The truth? I really, really enjoyed them, as I had done in the early 70’s. But where I (and John Farquhar, Perce, Steven… I’m not going down alone, you know…) had once scoured each subsequent Yes release for the cosmic portent invariably locked within, I now realized that that had been only part of the appeal of this much maligned band. They were so good because they were simply completely and utterly bonkers, out of their trees, tripping on Vishnu and vegetarianism, so far round the proverbial bend or corner that they were meeting themselves. Why play one note when you can fit ten in? Why should a guitar sound like a guitar? Why shouldn’t you sing lyrics that only a gnome that had received a serious blow to the medulla oblongata could decipher in a voice that suggested your favourite pastime was inhaling helium? Why not play your bass through a broken speaker so it sounds like a large over-amplified rubber band? Why bother with 4/4 time? Four technically staggering musicians and a crazy lad from Accrington invented this complex sound universe that does sound like they had been blindfolded and thrown into a big bag full of instruments and told to play as fast and as complex as they could because not only their lives, but the entire fate of the universe depended upon then achieving cosmic Nirvana. And by heck, they nearly made it. I truly believe that some Yes moments do stand alongside such wonders as the glacial distance of ‘Love Will Tear Us Apart’, the sound and fury of the Pistols in their prime, the eerie otherworldliness of the Only Ones, the righteous fire of the Clash…

The earphones hurt my tired ears, but by closing my eyes I can drift back into the last century, the years sliding away, ten, twenty, thirty… more… and I am back in John Farquhar’s house, in the curtained semi-darkness of the listening room, marveling at the sound of Steve Howe flicking his guitar pick against the strings behind the bridge of his Gibson, and how the sound hops through the air from speaker to speaker… track one of the Yes Album, ‘Yours Is No Disgrace’… then to end side one, the incredible build up to the closing part of ‘Starship Trooper’, ‘Wurm’ , an unfolding behemoth of sound that gets louder and louder before exploding into stereo tripping, guitar again leaping from left to right… to ‘Fragile’, and the architectural precision of ‘ Long Distance Runaround’, complex patterns fire off against each other with the rubberband bass of Chris Squire pulling the disparate components together… and finally… ‘Roundabout’. All hands on deck in dazzling form, and containing one of, if not the greatest, Hammond organ solos of all time. Rick Wakeman’s finest three minutes, pausing briefly to spar with the guitar before dancing to a conclusion where it almost sounds like he is cascading across the keys like a dazzling beer-blonde waterfall…

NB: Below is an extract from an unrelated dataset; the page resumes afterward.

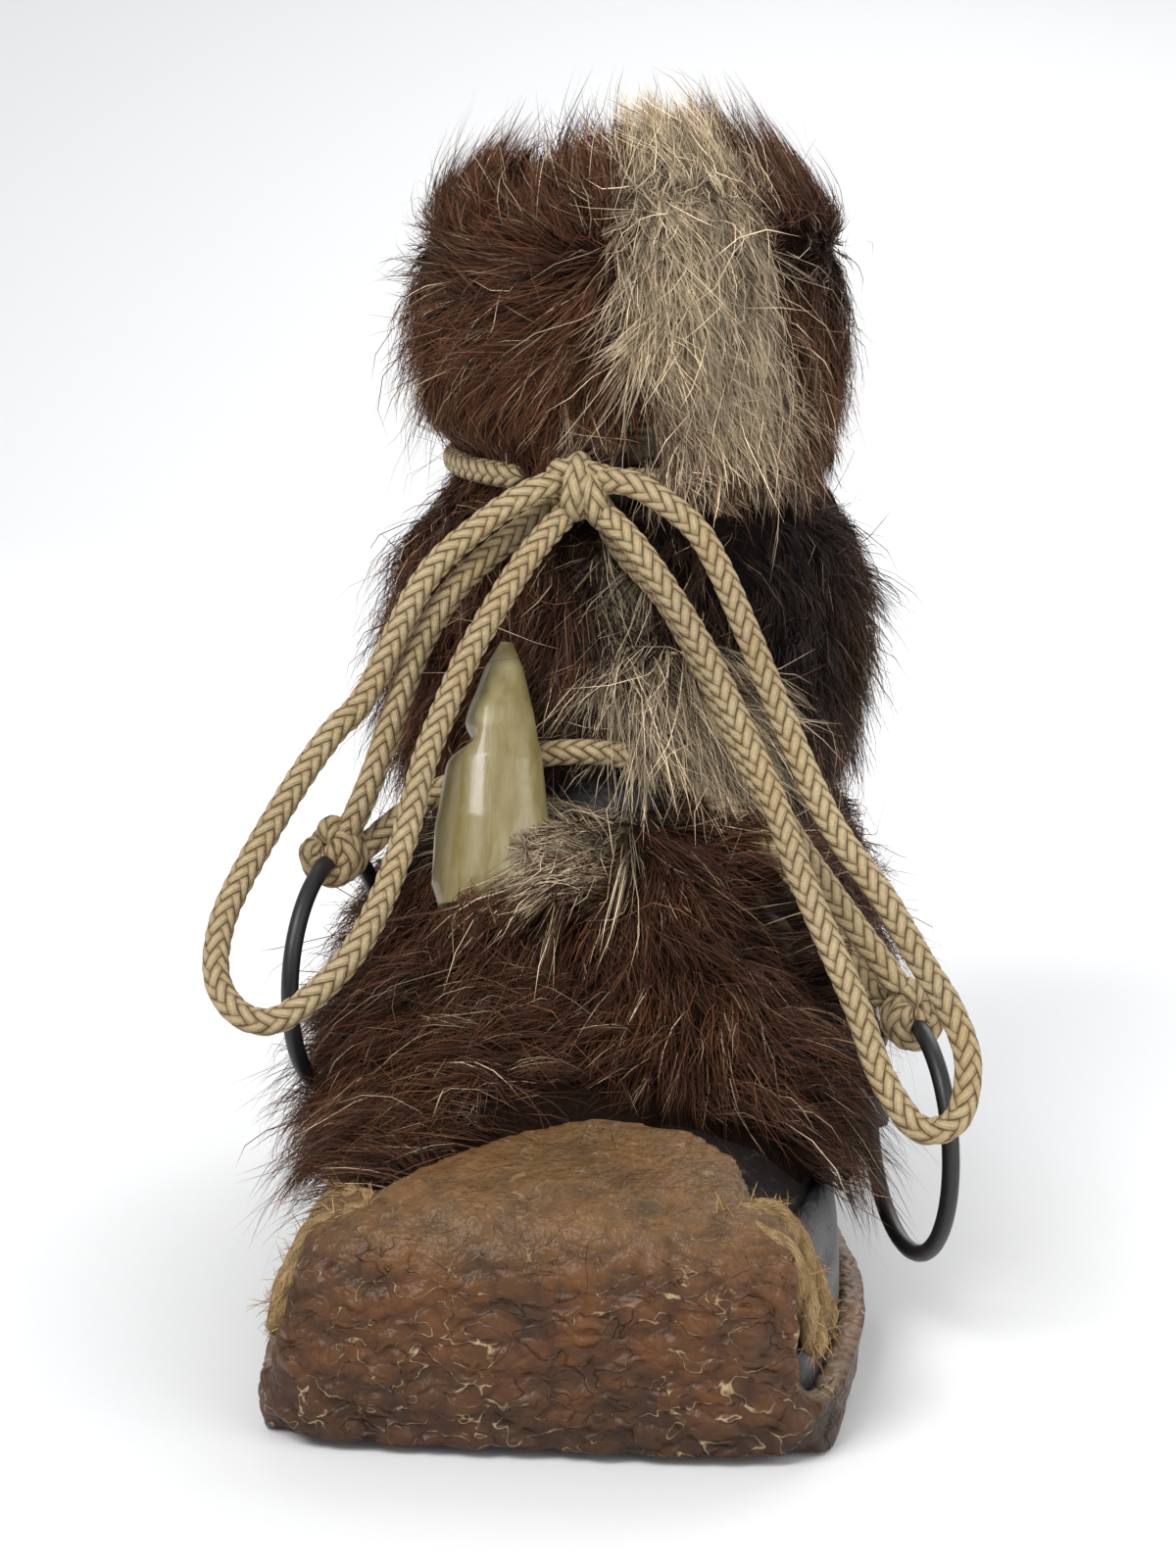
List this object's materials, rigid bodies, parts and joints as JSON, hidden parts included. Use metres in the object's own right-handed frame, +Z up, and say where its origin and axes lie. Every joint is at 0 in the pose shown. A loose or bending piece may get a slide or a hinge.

Pseuds corner may beckon, but dammit I still like Yes. And I’m glad I do. I will no longer hide how I feel about them, I now know that really I have nothing to be ashamed of.
Some wit once wrote a review of a Yes album which said, in its entirety,
‘Yes. No.’

I would have to disagree, with a double affirmative, on the rock – ‘Yes. YES!’

‘On a sailing ship to nowhere, leaving anyplace, if the summer turn to winter, yours is no, yours is no disgrace…’

Come on over to my house, I’ve a Gnidrolog album I really think you ought to hear…

Effect and Cause

It remains still, quiet and quite eerie in the house with A and O in the UK. Last night we Skyped, which was fantastic, so Gerry Anderson video-phonish, but it seemed to mystify the little man somewhat… when I spoke he looked out of the window into A’s folks’ garden – did he think I was hiding in the bushes…? He is so alert, fascinated and fascinating to watch. I miss him and his mummy so much. Been listening to the White Stripes new album a lot – I REALLY like it, its noisy and fuzzy and sweet and crunchy and so black and white and red all over… he plays lots of major chords too so that a musical dimwit like me can almost struggle along with them without too much trouble. The version on sale here is bootlegged off a Canadian radio show, and has snippets of a female DJ between some of the tracks, and I think it’s really good, gives it a kind of ‘the Who sell Out’ feel to it. Oh, those White Stripes…They are so good, so primal, so real that they must have made one hell of a deal with satan… in fact, you can see the evidence of that deal if you follow this link… http://www.youtube.com/watch?v=Q9zgT3WzTVA

Mr R and I are going to attend an evening of punk rock tomorrow night, an event which we are eagerly anticipating. From the flyer, which depicts Patti Smith in an outtake from the Horses cover and promises an ‘indie punk mash up plus the Ramones live’ (!) we could be in for some New York New Wave (the venue owners are New Yorkers) – let’s hope so. Should I wear my skinny tie and black converse sneakers? Probably not…

A report should filter through into this blog soon – maybe even some pics, if I can remember how to get them into the editing box – I still struggle massively with the mechanics of digital wonderment – it takes a long time and a great deal of effort to get anything onto this site, believe me.